Freedom Boat Club, for example, allows its members to book a particular type of boat for a morning or afternoon session up to six months, but not less than 24 hours, in advance. Each member can also reserve up to four sessions at a time, including back-to-back sessions in the same boat. Freedom Boat Club members make their reservations by calling their club or visiting their account online. Members may cancel any reservation without incurring a fee as long as they notify the club in advance. The club will also keep a waitlist so that if a reservation is canceled, it will be able to get another member out on the water.
Another key question to ask a prospective boat club is what ratio of members to boats it operates under. Typically, Freedom Boat Club utilizes a 10:1 ratio, which has proved successful for more than 30 years.
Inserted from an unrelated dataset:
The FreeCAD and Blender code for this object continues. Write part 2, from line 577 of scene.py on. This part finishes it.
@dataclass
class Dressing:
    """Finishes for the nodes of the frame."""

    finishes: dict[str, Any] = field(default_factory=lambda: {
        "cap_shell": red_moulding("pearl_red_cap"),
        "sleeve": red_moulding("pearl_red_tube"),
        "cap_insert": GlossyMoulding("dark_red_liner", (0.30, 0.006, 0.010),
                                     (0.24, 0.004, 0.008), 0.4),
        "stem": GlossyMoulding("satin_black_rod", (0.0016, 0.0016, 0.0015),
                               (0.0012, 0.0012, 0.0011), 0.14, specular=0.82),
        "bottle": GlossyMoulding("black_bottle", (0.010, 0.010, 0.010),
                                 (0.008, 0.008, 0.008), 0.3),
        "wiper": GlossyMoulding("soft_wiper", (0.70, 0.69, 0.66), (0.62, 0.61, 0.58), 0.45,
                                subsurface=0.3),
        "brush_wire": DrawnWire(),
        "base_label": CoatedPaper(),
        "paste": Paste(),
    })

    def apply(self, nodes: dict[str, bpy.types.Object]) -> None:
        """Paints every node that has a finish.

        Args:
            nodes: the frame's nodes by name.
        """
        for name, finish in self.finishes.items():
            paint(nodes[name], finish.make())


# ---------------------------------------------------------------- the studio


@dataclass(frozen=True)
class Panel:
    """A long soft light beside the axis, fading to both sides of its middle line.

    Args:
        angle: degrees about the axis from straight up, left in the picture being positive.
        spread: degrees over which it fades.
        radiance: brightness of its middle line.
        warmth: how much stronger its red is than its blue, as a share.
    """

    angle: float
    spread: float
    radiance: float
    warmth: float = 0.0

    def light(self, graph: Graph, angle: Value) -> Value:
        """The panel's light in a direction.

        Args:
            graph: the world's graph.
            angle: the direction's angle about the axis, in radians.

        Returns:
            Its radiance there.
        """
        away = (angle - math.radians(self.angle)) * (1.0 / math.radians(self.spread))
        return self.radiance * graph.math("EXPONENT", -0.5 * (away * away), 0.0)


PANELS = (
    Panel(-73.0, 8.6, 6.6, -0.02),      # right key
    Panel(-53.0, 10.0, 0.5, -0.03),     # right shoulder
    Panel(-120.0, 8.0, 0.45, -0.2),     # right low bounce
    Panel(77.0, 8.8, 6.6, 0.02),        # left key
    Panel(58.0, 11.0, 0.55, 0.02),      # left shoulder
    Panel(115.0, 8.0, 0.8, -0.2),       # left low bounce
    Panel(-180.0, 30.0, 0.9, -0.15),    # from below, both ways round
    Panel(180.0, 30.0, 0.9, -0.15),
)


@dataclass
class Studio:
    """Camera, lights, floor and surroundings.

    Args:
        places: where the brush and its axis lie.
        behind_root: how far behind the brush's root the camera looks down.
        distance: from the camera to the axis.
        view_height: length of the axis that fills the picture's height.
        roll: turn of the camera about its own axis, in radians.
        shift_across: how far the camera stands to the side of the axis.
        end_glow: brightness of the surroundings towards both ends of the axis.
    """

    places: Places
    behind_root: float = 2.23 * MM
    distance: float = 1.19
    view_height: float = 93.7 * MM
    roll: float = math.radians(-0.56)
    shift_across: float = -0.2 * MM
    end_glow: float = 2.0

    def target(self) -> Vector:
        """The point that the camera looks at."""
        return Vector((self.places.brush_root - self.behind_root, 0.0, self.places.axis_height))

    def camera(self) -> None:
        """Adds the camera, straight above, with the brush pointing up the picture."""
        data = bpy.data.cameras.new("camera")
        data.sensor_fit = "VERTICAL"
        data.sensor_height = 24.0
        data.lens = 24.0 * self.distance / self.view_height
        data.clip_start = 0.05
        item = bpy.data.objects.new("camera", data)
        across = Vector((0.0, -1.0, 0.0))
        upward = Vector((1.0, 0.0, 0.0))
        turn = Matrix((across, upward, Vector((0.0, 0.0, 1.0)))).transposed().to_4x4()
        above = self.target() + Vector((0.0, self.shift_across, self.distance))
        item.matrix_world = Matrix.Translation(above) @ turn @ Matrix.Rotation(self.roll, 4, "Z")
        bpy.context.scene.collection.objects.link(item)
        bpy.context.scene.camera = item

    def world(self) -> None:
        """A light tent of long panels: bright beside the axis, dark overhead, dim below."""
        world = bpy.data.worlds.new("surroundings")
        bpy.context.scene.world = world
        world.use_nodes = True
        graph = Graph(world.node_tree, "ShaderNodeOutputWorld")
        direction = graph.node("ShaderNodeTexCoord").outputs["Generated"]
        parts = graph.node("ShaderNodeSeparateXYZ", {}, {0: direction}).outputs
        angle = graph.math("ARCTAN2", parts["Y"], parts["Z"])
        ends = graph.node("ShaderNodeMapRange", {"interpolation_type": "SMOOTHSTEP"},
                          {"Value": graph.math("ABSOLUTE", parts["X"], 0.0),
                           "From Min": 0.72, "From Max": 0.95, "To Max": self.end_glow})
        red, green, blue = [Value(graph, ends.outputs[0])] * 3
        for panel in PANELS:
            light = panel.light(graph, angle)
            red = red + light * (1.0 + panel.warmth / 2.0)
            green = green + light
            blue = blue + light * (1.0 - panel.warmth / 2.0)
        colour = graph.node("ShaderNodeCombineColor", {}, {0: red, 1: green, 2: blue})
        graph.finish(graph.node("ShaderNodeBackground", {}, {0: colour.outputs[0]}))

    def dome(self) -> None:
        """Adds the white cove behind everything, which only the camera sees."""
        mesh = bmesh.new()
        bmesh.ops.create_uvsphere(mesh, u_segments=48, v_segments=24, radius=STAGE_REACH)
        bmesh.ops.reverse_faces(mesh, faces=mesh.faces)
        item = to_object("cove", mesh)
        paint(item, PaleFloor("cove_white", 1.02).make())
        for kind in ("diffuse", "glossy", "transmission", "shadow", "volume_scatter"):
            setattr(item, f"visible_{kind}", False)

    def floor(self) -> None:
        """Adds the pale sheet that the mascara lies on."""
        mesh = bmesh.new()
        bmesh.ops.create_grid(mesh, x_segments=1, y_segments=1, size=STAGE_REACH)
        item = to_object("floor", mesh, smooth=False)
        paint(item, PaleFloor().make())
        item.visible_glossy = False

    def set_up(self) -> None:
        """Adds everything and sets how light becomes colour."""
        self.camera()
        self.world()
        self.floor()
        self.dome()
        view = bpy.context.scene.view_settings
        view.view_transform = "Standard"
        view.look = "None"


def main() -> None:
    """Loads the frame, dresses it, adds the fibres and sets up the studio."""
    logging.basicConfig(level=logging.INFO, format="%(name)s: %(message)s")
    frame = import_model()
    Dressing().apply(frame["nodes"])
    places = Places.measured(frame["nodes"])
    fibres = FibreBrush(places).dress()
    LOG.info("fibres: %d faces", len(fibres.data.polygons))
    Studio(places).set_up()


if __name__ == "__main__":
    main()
How the Club Looks in Person
Before signing on with a boat club, we highly recommend you make an appointment to visit the location and inspect some of the boats in its fleet. This will give you the chance to assess the age of the boats and determine if their inventory has been well-maintained. During your visit, it’s a good idea to ask how long the club has been in existence and to get details about its insurance policy and management structure. If the boat club is established, well-insured and well-organized, it will give you greater peace of mind about signing the contract.
Once you have done your due diligence and joined a boat club, you can relax and enjoy being on the water without some of the responsibilities that come with boat ownership, like cleaning and maintenance.